Originally published in Liberation Newspaper, July 2015

As thousands of people pour into the streets against racism, police brutality, poverty wages and other capitalist injustices, the question is often raised – is the system broken, or is it working exactly as it was intended?

There is clear evidence that the state machinery of the United States cannot be turned into a tool for liberation. Even a limited study of its historical development shows that it must be completely scrapped and replaced.

In the American Revolution, this country’s “Founding Fathers” and colonial ruling classes did not seek to overturn social and property relations. After all, they already held power. Rather, they constructed a state to entrench the existing social order and remove potential barriers to its expansion.

This meant two things at the time: “preparing the ground,” so to speak, by expelling and eroding the power of Native nations; and solidifying the rights in property of the leading classes, in particular the planters whose slaves powered the economy.

The popular vote was first only offered to those who owned property. Even as the property terms were gradually eliminated, Black people and women were totally excluded. Popular elections were only made available for the House of Representatives; U.S. senators were selected by the leading politicians of each state, while the president was selected by an elite Electoral College.

The First American Regiment, the first standing armed force of the U.S. government, was established to control the frontier. The larger and more significant Legion of the United States was formed after a crushing defeat of U.S. forces at the hands of the Western Confederacy of Native tribes in the Battle of Wabash.
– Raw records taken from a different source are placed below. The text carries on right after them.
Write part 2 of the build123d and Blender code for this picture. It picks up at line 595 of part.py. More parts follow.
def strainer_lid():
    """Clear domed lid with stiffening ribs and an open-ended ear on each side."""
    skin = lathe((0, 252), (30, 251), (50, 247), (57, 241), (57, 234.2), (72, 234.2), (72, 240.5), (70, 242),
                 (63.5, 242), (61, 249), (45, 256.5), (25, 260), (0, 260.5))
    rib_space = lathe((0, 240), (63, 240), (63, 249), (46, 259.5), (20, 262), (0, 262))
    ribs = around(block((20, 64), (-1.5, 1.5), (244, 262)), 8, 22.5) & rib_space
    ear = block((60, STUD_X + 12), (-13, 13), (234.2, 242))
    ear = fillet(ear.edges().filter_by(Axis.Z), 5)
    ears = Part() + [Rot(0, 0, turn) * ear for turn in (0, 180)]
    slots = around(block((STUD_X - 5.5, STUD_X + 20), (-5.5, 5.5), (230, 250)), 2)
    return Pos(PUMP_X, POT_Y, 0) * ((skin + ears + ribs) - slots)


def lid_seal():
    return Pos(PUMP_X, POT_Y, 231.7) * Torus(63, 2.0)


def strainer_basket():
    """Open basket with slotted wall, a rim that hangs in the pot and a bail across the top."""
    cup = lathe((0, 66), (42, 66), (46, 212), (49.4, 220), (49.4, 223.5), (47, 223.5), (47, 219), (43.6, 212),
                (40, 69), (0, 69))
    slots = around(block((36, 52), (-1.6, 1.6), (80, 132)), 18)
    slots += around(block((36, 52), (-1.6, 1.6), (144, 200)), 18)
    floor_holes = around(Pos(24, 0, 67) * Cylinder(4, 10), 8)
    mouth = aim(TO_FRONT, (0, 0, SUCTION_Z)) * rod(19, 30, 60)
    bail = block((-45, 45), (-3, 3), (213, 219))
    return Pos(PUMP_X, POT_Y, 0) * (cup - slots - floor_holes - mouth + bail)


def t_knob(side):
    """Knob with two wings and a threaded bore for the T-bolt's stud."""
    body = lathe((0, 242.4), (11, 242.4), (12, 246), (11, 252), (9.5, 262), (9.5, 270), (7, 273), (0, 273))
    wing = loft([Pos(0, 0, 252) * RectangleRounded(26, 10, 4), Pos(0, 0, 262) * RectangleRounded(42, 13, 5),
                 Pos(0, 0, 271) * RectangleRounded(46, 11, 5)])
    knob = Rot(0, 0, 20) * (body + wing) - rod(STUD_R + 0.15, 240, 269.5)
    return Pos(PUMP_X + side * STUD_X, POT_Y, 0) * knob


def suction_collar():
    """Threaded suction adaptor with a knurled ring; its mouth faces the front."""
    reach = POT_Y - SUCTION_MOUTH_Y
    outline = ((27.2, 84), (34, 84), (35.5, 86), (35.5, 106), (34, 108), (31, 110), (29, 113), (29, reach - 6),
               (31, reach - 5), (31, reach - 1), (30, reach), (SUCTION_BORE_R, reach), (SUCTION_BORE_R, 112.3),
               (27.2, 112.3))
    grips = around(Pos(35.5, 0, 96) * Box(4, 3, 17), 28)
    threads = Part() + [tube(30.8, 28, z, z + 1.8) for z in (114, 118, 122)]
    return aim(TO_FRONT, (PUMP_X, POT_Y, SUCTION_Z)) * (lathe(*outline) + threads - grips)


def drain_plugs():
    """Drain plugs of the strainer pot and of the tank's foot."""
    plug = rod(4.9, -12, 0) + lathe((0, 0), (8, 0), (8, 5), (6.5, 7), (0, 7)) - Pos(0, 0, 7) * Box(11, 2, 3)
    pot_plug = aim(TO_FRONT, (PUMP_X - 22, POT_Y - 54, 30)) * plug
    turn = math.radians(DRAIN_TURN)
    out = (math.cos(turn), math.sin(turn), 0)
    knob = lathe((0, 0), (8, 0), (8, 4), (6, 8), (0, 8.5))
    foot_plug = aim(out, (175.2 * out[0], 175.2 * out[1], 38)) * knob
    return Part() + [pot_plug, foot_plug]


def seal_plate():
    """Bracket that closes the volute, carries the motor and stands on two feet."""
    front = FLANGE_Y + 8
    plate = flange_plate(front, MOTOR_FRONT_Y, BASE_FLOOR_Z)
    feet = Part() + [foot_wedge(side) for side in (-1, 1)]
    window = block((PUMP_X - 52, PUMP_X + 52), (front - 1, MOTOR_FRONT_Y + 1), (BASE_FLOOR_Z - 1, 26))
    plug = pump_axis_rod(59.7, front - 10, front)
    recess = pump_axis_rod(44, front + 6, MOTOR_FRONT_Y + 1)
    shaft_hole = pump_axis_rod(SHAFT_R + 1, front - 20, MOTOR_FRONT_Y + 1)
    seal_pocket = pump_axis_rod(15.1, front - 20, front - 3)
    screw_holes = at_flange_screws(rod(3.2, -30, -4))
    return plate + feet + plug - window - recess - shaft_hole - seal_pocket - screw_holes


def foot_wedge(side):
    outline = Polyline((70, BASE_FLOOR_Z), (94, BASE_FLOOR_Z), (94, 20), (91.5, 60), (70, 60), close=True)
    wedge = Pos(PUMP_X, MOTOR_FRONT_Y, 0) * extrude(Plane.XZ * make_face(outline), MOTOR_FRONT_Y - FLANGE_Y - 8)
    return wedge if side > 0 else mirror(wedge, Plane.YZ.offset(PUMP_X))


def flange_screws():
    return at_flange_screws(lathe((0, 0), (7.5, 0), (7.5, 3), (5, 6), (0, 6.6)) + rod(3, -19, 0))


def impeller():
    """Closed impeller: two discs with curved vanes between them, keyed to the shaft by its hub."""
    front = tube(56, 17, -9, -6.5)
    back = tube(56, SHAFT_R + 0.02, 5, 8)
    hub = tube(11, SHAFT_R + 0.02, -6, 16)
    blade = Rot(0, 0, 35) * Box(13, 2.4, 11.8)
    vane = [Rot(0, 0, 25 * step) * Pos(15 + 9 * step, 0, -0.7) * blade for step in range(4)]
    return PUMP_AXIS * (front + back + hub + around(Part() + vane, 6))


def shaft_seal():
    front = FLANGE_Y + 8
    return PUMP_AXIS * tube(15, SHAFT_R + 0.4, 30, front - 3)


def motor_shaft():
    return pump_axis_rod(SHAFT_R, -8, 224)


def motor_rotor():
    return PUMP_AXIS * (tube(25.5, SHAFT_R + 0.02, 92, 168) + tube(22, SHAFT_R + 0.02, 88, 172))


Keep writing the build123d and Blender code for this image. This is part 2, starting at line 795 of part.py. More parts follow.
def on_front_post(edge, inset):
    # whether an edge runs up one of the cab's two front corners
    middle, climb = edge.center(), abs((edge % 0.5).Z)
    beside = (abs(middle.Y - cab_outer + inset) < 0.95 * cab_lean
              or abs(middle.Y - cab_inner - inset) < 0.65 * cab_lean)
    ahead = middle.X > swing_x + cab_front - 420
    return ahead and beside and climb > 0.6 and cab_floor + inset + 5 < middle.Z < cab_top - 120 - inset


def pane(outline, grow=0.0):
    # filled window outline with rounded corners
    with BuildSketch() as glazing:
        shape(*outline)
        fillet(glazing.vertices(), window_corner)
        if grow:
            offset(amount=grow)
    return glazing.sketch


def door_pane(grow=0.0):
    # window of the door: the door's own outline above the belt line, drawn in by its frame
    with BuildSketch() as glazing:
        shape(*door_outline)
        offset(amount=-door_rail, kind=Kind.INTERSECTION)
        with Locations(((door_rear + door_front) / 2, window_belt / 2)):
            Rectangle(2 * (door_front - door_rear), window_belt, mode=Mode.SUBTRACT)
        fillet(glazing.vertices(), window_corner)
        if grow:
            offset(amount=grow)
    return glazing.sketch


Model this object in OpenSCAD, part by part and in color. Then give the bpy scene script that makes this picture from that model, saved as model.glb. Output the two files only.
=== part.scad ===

A series of “Militia Acts” followed, which established the ability of the president to call out state militias to coordinate actions against Native nations, and ostensibly “foreign invasion.”

Slavery and ‘democracy’

The subordination of Black people as a people—or if you prefer a “race”—coincided with the rise of plantation slavery. An elaborate legal and political system, in tandem with new social codes of conduct, “normalized” racial oppression in all aspects of society. This system, protected by state and extra-state violence provided stability to a system that at its bottom was powered by the labor of several million enslaved people.

The enslavement of and denial of rights for Black people was not merely an expression of hypocrisy. Rather, white supremacy provided the foundation for the “democratic republic.”

In the North, the rich called for centrally organized police forces to pacify demonstrations and labor strikes, and contain the multitudes of poor and working people. In the South, police forces emerged largely out of the slave patrols that traveled the countryside to intimidate and brutalize slaves who threatened to challenge the existing order or run away.

The Constitution is held up as a semi-sacred document in U.S. schoolrooms as the world’s “longest surviving constitution.” But the Constitution’s long survival actually proves that the current state institutions, forms of government and social rights of the country descend, without fundamental alteration, from 100 bourgeois and slave-owning white men over two centuries ago.

For all the reforms that the system has offered, the basic state institutions and structures defending private property have remained and grown stronger. For the ruling class, every concession to the people’s movements has been an effort to relegitimize its own rule.

The only way to remake society is to uproot the institutions of elite power and replace them with institutions of popular and working-class power.

That means a new Constitution and new laws; new forms of decision-making in all aspects of society; new forces of public safety and community security; a new approach to law and order; and new armed forces to interact with the world’s people on a completely different basis. None of that is possible without a new power—a revolution.